COURT OF APPEALS FIRST APPELLATE DISTRICT OF OHIO HAMILTON COUNTY, OHIO
Nov 10, 2020
2020 Ohio 5247 (Ohio Ct. App. 2020)

Opinion

APPEAL NO. C-200032

11-10-2020

SIGAN HLEI PAR, Individually and as Administrator of the Estate of Lian Cung Nung, Deceased, Plaintiff-Appellants, v. GEICO GENERAL INSURANCE COMPANY, and JOHN DOE, Defendants-Appellees.

Gary F. Franke Co., L.P.A., Gary F. Franke, and Michael D. O'Neill, for Plaintiff-Appellants, Garvey Shearer & Nordstrom PSC, John J. Garvey, III, for Defendant-Appellees.

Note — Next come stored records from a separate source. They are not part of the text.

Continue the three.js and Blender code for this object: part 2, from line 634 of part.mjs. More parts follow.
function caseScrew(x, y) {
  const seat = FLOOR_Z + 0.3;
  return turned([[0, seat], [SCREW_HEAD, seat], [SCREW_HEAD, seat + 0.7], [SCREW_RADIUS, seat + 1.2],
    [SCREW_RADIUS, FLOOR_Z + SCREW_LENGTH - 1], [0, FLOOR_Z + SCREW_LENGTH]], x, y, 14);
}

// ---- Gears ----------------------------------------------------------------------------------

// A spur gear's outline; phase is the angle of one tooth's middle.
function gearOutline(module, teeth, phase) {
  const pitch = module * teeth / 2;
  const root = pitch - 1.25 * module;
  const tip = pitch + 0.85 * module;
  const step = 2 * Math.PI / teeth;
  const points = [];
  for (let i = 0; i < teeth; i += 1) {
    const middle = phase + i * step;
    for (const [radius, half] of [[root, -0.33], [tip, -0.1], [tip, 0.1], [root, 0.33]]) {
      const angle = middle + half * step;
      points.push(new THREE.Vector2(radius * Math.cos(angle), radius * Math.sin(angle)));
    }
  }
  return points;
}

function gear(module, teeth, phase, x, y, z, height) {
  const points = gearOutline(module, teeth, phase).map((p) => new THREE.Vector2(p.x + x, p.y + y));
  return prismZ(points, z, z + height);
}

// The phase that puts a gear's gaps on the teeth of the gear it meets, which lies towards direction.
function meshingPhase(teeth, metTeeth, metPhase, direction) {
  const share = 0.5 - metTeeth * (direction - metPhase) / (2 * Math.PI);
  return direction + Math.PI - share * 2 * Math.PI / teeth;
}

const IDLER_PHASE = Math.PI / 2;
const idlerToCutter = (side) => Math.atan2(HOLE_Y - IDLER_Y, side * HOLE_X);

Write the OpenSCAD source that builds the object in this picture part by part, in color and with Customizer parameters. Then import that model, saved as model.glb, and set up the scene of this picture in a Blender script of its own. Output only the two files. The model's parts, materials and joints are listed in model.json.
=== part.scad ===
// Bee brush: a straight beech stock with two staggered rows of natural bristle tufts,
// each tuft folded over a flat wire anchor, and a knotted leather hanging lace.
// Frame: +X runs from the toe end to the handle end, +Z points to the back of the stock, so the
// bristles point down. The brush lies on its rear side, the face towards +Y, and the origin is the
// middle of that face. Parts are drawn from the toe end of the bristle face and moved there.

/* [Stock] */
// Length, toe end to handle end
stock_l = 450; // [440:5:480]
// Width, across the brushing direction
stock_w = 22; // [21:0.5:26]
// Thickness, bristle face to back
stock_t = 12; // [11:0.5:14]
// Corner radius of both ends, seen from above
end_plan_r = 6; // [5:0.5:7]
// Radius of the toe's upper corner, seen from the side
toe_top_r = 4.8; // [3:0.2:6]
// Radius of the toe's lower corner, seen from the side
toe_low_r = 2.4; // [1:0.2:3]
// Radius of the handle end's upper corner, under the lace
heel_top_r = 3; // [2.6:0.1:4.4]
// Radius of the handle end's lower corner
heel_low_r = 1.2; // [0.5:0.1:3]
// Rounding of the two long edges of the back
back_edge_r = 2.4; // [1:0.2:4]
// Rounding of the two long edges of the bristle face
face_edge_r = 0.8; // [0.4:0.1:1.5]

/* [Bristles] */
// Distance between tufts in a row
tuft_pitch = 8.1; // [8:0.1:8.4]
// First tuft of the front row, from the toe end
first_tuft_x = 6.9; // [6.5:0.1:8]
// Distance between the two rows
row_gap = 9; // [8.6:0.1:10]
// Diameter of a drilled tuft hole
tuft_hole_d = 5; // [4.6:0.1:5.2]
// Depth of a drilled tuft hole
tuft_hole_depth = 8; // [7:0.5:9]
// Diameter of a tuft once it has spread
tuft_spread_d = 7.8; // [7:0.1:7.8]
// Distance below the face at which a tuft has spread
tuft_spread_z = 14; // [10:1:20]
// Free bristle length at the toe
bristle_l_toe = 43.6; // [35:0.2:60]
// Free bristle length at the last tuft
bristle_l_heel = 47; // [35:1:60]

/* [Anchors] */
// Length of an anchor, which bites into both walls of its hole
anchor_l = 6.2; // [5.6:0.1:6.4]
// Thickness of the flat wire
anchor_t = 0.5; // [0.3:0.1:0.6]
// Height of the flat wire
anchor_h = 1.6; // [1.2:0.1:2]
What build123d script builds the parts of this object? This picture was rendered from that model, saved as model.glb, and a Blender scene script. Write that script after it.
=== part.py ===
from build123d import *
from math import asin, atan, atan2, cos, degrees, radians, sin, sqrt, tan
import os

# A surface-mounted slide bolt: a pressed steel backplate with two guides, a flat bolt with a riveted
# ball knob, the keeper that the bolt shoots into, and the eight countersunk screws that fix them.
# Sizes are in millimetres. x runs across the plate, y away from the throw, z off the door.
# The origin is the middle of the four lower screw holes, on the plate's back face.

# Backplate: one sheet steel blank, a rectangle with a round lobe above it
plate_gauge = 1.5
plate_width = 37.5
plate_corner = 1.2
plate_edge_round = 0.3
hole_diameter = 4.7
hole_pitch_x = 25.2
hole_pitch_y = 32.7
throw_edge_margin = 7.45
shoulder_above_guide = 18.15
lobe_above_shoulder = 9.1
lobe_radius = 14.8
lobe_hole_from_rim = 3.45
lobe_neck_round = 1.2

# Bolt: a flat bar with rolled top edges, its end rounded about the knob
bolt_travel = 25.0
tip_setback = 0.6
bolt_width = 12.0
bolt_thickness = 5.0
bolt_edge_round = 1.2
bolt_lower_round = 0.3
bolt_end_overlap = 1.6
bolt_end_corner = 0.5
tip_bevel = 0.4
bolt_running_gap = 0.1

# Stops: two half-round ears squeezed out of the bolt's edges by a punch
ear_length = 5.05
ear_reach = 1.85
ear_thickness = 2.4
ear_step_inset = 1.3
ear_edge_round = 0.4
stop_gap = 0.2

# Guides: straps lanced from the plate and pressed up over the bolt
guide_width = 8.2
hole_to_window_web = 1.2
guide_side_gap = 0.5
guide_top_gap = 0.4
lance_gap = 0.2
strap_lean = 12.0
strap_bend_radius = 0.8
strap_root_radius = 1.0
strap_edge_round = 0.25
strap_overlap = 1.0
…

TRIAL NO. A-1805639 OPINION. Civil Appeal From: Hamilton County Court of Common Pleas Judgment Appealed From Is: Affirmed Gary F. Franke Co., L.P.A., Gary F. Franke, and Michael D. O'Neill, for Plaintiff-Appellants, Garvey Shearer & Nordstrom PSC, John J. Garvey, III, for Defendant-Appellees. BERGERON, Judge.

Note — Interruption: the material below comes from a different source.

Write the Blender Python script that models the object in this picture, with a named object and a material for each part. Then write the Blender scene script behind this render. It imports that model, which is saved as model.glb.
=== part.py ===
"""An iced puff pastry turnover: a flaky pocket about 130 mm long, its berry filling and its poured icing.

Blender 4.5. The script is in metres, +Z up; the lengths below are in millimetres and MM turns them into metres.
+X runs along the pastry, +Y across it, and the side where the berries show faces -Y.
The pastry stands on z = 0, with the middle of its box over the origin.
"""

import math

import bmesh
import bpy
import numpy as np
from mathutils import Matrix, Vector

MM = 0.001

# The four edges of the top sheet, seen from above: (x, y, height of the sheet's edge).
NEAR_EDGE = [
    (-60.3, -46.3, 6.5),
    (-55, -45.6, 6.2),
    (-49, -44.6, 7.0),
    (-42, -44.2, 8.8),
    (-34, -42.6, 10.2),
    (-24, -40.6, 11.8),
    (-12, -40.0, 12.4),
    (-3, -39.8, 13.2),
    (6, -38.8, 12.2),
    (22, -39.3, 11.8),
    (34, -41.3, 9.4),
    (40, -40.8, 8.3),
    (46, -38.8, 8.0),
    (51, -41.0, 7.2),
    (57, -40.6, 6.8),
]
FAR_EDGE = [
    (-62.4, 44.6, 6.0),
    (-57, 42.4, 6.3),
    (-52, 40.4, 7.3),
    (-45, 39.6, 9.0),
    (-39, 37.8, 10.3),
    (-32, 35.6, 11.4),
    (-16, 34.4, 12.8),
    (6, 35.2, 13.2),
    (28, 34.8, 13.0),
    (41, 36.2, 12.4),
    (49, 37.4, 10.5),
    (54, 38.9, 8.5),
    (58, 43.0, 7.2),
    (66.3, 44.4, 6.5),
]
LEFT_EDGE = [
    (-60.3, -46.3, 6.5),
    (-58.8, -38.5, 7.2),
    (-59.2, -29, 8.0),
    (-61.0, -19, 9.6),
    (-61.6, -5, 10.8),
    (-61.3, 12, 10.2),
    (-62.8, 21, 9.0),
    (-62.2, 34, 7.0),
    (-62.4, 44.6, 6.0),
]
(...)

{¶1} The widow of a young man, tragically shot and killed while driving, seeks to recover automobile insurance benefits for his injuries. Unfortunately for her, however, the policy at hand limits such recovery to injuries sustained arising out of the use of a vehicle, and the Kentucky Supreme Court has interpreted such language as excluding incidents involving the shooting death of a driver. Because Kentucky law governs this dispute, we must follow the guidance of its Supreme Court, and we accordingly affirm the trial court's grant of summary judgment to the insurer.

I.

{¶2} As Lian Cung Nung drove through the streets of downtown Cincinnati with his wife, plaintiff-appellant Sigan Hlei Par, an unknown assailant in another vehicle shot and killed him. It remains unclear whether the shooting was intentional (perhaps a product of road rage) or whether the gun discharged accidentally, as the police investigation ultimately stalled out. Regardless, this tragedy prompted an insurance claim that lies at the heart of this appeal.

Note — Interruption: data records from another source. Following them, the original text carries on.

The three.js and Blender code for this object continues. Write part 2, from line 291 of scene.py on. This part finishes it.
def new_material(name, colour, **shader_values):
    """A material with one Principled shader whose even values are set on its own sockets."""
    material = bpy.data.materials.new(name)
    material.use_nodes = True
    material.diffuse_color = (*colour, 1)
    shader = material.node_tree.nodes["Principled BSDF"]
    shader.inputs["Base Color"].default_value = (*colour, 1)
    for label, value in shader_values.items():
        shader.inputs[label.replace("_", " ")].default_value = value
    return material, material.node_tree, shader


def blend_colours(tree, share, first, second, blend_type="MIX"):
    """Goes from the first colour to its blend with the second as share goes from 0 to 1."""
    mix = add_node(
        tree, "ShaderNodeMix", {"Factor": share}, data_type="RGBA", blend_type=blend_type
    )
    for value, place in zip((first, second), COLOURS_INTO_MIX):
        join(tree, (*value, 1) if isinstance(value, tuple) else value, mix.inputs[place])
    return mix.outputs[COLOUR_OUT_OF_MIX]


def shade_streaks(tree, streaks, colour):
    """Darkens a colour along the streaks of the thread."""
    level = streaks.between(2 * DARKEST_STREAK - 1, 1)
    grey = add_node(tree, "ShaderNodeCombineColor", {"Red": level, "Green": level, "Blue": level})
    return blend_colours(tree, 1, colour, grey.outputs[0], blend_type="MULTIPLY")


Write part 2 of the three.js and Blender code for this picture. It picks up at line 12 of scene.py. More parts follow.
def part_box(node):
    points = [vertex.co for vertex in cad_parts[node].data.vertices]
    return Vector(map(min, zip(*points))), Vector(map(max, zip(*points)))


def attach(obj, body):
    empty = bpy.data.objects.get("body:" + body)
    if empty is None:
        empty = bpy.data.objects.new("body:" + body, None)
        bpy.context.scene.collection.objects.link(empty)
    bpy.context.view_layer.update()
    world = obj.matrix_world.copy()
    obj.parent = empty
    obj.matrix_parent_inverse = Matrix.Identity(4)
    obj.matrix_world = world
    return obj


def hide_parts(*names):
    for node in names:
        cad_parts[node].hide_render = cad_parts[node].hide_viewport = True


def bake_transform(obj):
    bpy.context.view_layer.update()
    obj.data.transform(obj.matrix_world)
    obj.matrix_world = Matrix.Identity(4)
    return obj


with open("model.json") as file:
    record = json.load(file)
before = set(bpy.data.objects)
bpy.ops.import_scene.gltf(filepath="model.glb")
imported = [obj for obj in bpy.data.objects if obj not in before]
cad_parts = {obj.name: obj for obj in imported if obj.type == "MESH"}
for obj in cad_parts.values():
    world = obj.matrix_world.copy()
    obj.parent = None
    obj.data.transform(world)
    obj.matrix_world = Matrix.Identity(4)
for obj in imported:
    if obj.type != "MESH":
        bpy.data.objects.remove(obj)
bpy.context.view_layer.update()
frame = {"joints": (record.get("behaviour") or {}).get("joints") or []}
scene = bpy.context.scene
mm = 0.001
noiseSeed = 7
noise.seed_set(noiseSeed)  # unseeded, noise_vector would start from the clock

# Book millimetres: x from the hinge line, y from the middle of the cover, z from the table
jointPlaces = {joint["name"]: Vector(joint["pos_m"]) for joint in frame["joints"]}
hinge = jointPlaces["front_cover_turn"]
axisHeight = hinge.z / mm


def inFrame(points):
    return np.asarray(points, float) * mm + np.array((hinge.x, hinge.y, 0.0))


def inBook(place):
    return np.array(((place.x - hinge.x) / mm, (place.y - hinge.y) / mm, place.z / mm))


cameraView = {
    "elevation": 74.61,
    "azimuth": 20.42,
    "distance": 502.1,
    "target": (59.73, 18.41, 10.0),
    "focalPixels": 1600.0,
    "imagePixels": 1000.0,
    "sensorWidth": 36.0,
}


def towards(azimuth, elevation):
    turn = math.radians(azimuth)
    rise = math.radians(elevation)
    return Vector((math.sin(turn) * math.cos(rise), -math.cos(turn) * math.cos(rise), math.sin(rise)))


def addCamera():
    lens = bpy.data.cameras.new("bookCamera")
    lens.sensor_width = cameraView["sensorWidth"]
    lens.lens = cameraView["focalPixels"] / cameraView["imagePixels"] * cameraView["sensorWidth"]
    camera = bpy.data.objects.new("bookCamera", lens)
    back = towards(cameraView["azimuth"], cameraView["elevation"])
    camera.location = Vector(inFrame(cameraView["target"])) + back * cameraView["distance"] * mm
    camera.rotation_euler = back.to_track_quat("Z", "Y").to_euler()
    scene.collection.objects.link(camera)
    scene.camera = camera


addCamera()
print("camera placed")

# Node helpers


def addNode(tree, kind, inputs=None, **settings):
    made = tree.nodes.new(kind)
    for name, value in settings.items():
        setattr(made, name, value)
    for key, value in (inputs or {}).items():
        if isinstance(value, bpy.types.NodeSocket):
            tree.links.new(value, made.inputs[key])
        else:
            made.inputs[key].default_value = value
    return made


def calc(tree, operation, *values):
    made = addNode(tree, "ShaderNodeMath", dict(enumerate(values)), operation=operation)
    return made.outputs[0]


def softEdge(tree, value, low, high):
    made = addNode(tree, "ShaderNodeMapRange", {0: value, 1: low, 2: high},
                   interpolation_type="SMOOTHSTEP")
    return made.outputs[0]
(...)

{¶3} Mr. Nung and Ms. Par were residents of Kentucky, and they had a Kentucky Family Automobile Insurance Policy written by defendant-appellee Geico General Insurance Company. Ms. Par filed a claim with Geico to recover for Mr. Nung's injuries, under two provisions of their insurance policy—uninsured motorist coverage and personal injury protection. But Geico denied the claim, under both provisions, on the ground that the injury did not "arise out of" the "use" of a motor vehicle, which prompted Ms. Par to sue. The trial court ultimately agreed with Geico, granting summary judgment in its favor.

{¶4} In her sole assignment of error, Ms. Par argues that the trial court erred in granting summary judgment for Geico and in denying summary judgment on her behalf. Because we agree that, under Kentucky law, Mr. Nung's injuries did not arise out of the use of a vehicle, we overrule her assignment of error and affirm the trial court's judgment.

II.

{¶5} The parties agree that, under Ohio choice-of-law rules, we should apply Kentucky law to this case. The Ohio Supreme Court has held that suits against an insurance carrier for uninsured motorist benefits sound in contract, not tort law, even when the underlying conduct is tortious. Ohayon v. Safeco Ins. Co. of Illinois, 91 Ohio St.3d 474, 747 N.E.2d 206 (2001), paragraph one of the syllabus. Additionally, Ohio courts apply 2 Restatement of the Law 2d, Conflict of Laws, Sections 187 and 188 (1971), when determining which state's law controls in a contract dispute. Id. at paragraph two of the syllabus. Absent an express choice-of-law provision, the following factors guide our inquiry: "(a) the place of contracting, (b) the place of negotiation of the contract, (c) the place of performance, (d) the location of the subject matter of the contract, and (e) the domicil * * * of the parties." 2 Restatement, Section 188(2). Finally, the Ohio Supreme Court explains that the predominate factor is "the principal location of the insured risk during the term of the policy." Ohayon at 479, quoting 2 Restatement, Section 193. Here, the relevant factors point in one direction. Mr. Nung was a resident of Kentucky, the insurance policy was issued in Kentucky, and the policy explicitly contains Kentucky-mandated provisions. While the couple hopped across the Ohio River at the time of the shooting, this fact does not outweigh the others. We thus have no difficulty in concluding, consistent with the parties' positions, that Kentucky law applies to this case.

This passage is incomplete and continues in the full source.